[Data records]
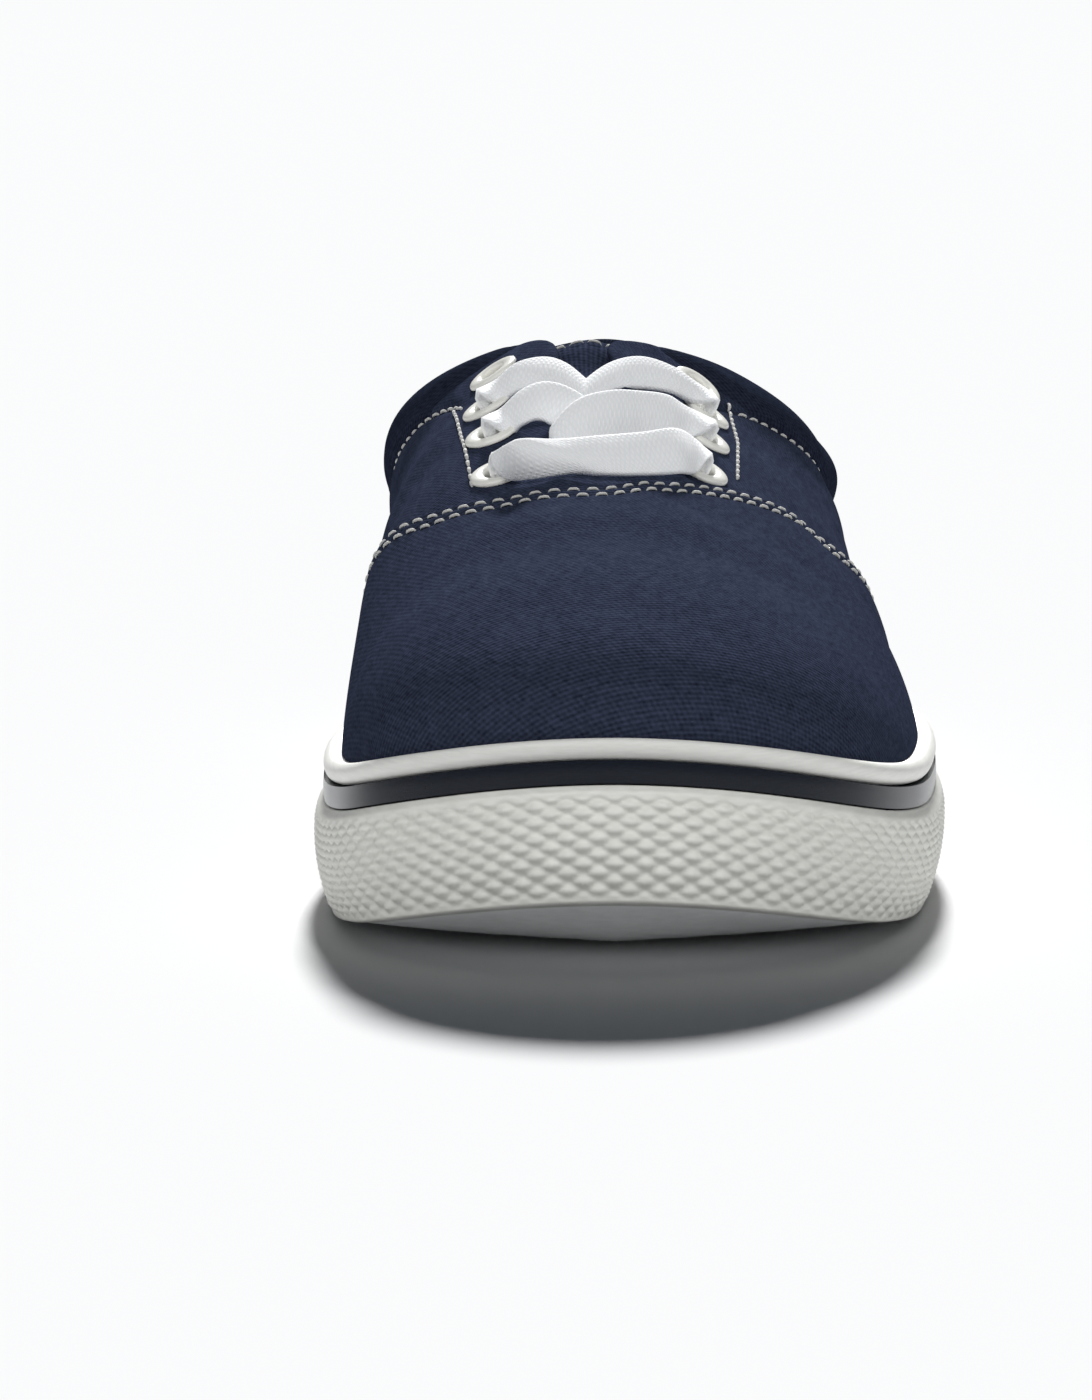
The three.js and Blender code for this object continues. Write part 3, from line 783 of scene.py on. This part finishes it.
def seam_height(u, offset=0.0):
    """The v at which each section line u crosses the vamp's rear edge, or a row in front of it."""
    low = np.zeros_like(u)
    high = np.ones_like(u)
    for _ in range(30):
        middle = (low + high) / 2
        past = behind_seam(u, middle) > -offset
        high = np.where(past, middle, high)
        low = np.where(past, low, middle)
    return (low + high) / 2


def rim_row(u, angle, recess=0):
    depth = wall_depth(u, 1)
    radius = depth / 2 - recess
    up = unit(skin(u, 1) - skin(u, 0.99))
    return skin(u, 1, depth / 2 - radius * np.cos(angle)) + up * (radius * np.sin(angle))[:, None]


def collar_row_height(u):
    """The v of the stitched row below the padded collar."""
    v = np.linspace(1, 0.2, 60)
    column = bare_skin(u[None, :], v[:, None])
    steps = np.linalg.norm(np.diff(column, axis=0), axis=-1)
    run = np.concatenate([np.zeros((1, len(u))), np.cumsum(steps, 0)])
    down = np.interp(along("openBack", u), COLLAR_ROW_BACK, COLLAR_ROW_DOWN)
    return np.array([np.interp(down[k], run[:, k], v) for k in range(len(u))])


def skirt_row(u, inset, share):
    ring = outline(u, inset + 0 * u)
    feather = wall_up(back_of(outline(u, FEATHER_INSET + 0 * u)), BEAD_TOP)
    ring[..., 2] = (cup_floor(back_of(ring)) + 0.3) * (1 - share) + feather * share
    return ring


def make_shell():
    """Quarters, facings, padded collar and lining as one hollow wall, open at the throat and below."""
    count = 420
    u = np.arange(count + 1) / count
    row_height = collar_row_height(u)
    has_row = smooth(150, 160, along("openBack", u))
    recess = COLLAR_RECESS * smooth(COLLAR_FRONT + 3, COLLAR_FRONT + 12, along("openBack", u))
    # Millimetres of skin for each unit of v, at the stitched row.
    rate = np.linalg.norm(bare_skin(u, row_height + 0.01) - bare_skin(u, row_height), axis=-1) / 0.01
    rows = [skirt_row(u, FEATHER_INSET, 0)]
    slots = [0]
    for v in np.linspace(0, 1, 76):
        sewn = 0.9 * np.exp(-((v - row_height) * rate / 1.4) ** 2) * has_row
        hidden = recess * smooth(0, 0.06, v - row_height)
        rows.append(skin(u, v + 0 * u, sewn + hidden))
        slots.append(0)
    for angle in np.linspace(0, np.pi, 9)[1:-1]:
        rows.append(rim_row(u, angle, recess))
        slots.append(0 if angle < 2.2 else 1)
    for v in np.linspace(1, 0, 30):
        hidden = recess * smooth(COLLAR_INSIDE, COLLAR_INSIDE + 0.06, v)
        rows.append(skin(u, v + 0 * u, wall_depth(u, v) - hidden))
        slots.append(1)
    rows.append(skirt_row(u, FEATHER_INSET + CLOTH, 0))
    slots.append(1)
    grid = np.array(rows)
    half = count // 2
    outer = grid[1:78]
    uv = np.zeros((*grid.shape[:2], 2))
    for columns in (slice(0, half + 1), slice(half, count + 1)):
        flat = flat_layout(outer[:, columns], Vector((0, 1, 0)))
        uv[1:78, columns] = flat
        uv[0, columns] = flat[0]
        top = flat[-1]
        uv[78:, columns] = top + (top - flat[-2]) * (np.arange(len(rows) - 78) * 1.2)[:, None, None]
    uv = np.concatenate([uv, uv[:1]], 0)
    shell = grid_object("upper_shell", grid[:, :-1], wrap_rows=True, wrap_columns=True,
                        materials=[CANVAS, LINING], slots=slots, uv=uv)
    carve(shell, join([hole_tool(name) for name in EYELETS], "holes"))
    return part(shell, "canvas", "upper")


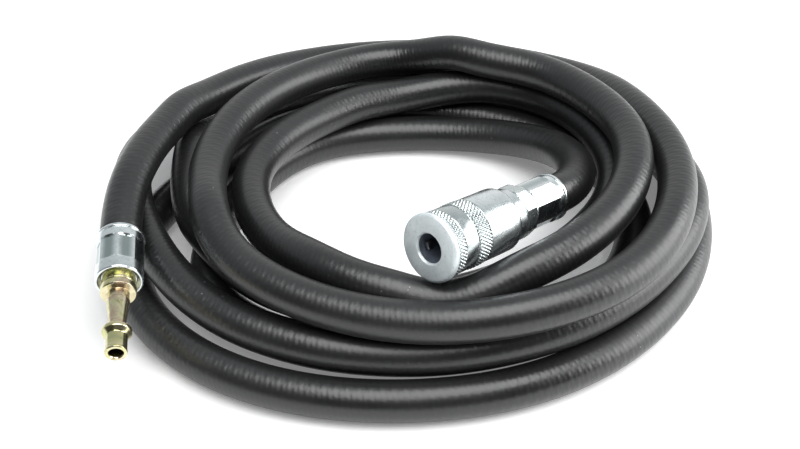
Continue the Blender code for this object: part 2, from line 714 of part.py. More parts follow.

STATED GOAL
Repeat each of the entries above precisely as given.

RIGHT ANSWER
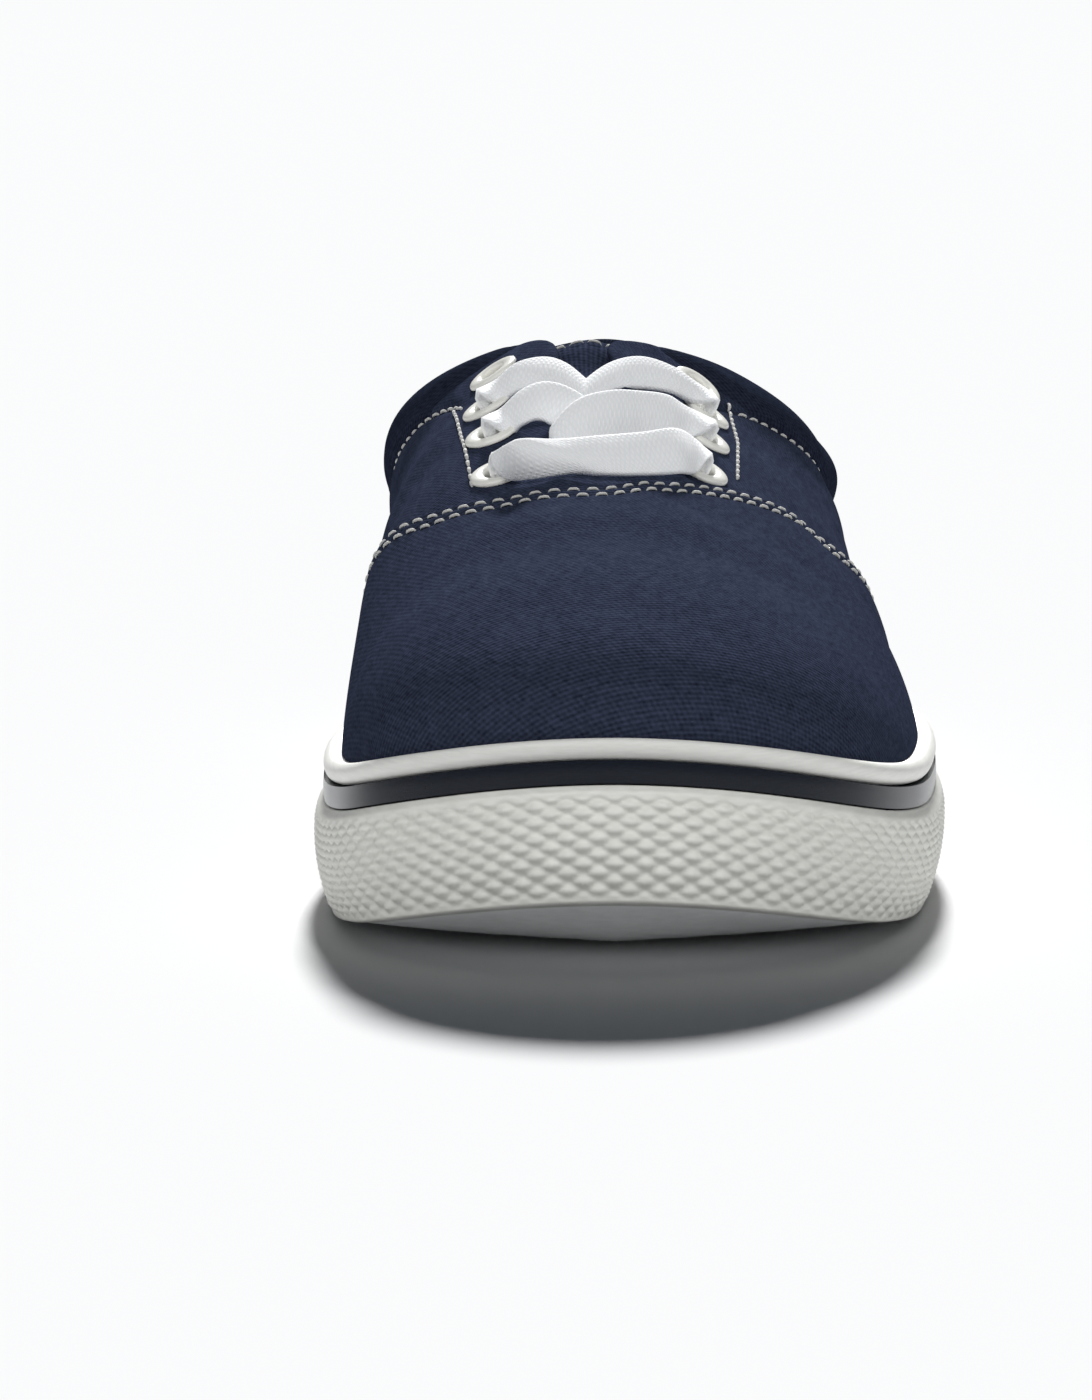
The three.js and Blender code for this object continues. Write part 3, from line 783 of scene.py on. This part finishes it.
def seam_height(u, offset=0.0):
    """The v at which each section line u crosses the vamp's rear edge, or a row in front of it."""
    low = np.zeros_like(u)
    high = np.ones_like(u)
    for _ in range(30):
        middle = (low + high) / 2
        past = behind_seam(u, middle) > -offset
        high = np.where(past, middle, high)
        low = np.where(past, low, middle)
    return (low + high) / 2


def rim_row(u, angle, recess=0):
    depth = wall_depth(u, 1)
    radius = depth / 2 - recess
    up = unit(skin(u, 1) - skin(u, 0.99))
    return skin(u, 1, depth / 2 - radius * np.cos(angle)) + up * (radius * np.sin(angle))[:, None]


def collar_row_height(u):
    """The v of the stitched row below the padded collar."""
    v = np.linspace(1, 0.2, 60)
    column = bare_skin(u[None, :], v[:, None])
    steps = np.linalg.norm(np.diff(column, axis=0), axis=-1)
    run = np.concatenate([np.zeros((1, len(u))), np.cumsum(steps, 0)])
    down = np.interp(along("openBack", u), COLLAR_ROW_BACK, COLLAR_ROW_DOWN)
    return np.array([np.interp(down[k], run[:, k], v) for k in range(len(u))])


def skirt_row(u, inset, share):
    ring = outline(u, inset + 0 * u)
    feather = wall_up(back_of(outline(u, FEATHER_INSET + 0 * u)), BEAD_TOP)
    ring[..., 2] = (cup_floor(back_of(ring)) + 0.3) * (1 - share) + feather * share
    return ring


def make_shell():
    """Quarters, facings, padded collar and lining as one hollow wall, open at the throat and below."""
    count = 420
    u = np.arange(count + 1) / count
    row_height = collar_row_height(u)
    has_row = smooth(150, 160, along("openBack", u))
    recess = COLLAR_RECESS * smooth(COLLAR_FRONT + 3, COLLAR_FRONT + 12, along("openBack", u))
    # Millimetres of skin for each unit of v, at the stitched row.
    rate = np.linalg.norm(bare_skin(u, row_height + 0.01) - bare_skin(u, row_height), axis=-1) / 0.01
    rows = [skirt_row(u, FEATHER_INSET, 0)]
    slots = [0]
    for v in np.linspace(0, 1, 76):
        sewn = 0.9 * np.exp(-((v - row_height) * rate / 1.4) ** 2) * has_row
        hidden = recess * smooth(0, 0.06, v - row_height)
        rows.append(skin(u, v + 0 * u, sewn + hidden))
        slots.append(0)
    for angle in np.linspace(0, np.pi, 9)[1:-1]:
        rows.append(rim_row(u, angle, recess))
        slots.append(0 if angle < 2.2 else 1)
    for v in np.linspace(1, 0, 30):
        hidden = recess * smooth(COLLAR_INSIDE, COLLAR_INSIDE + 0.06, v)
        rows.append(skin(u, v + 0 * u, wall_depth(u, v) - hidden))
        slots.append(1)
    rows.append(skirt_row(u, FEATHER_INSET + CLOTH, 0))
    slots.append(1)
    grid = np.array(rows)
    half = count // 2
    outer = grid[1:78]
    uv = np.zeros((*grid.shape[:2], 2))
    for columns in (slice(0, half + 1), slice(half, count + 1)):
        flat = flat_layout(outer[:, columns], Vector((0, 1, 0)))
        uv[1:78, columns] = flat
        uv[0, columns] = flat[0]
        top = flat[-1]
        uv[78:, columns] = top + (top - flat[-2]) * (np.arange(len(rows) - 78) * 1.2)[:, None, None]
    uv = np.concatenate([uv, uv[:1]], 0)
    shell = grid_object("upper_shell", grid[:, :-1], wrap_rows=True, wrap_columns=True,
                        materials=[CANVAS, LINING], slots=slots, uv=uv)
    carve(shell, join([hole_tool(name) for name in EYELETS], "holes"))
    return part(shell, "canvas", "upper")


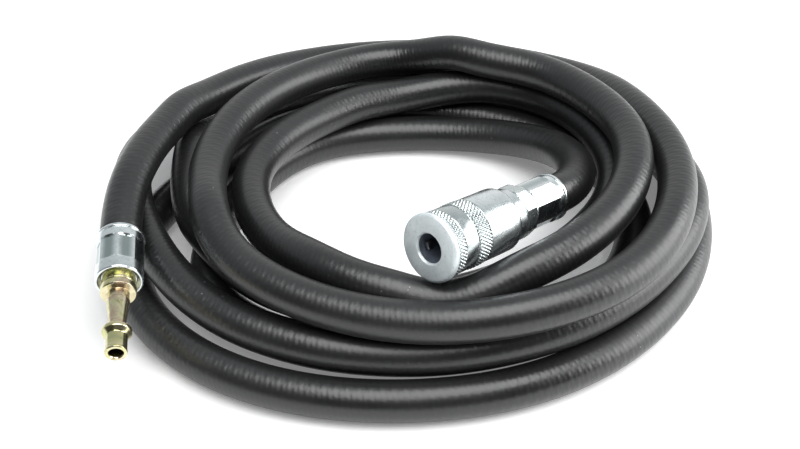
Continue the Blender code for this object: part 2, from line 714 of part.py. More parts follow.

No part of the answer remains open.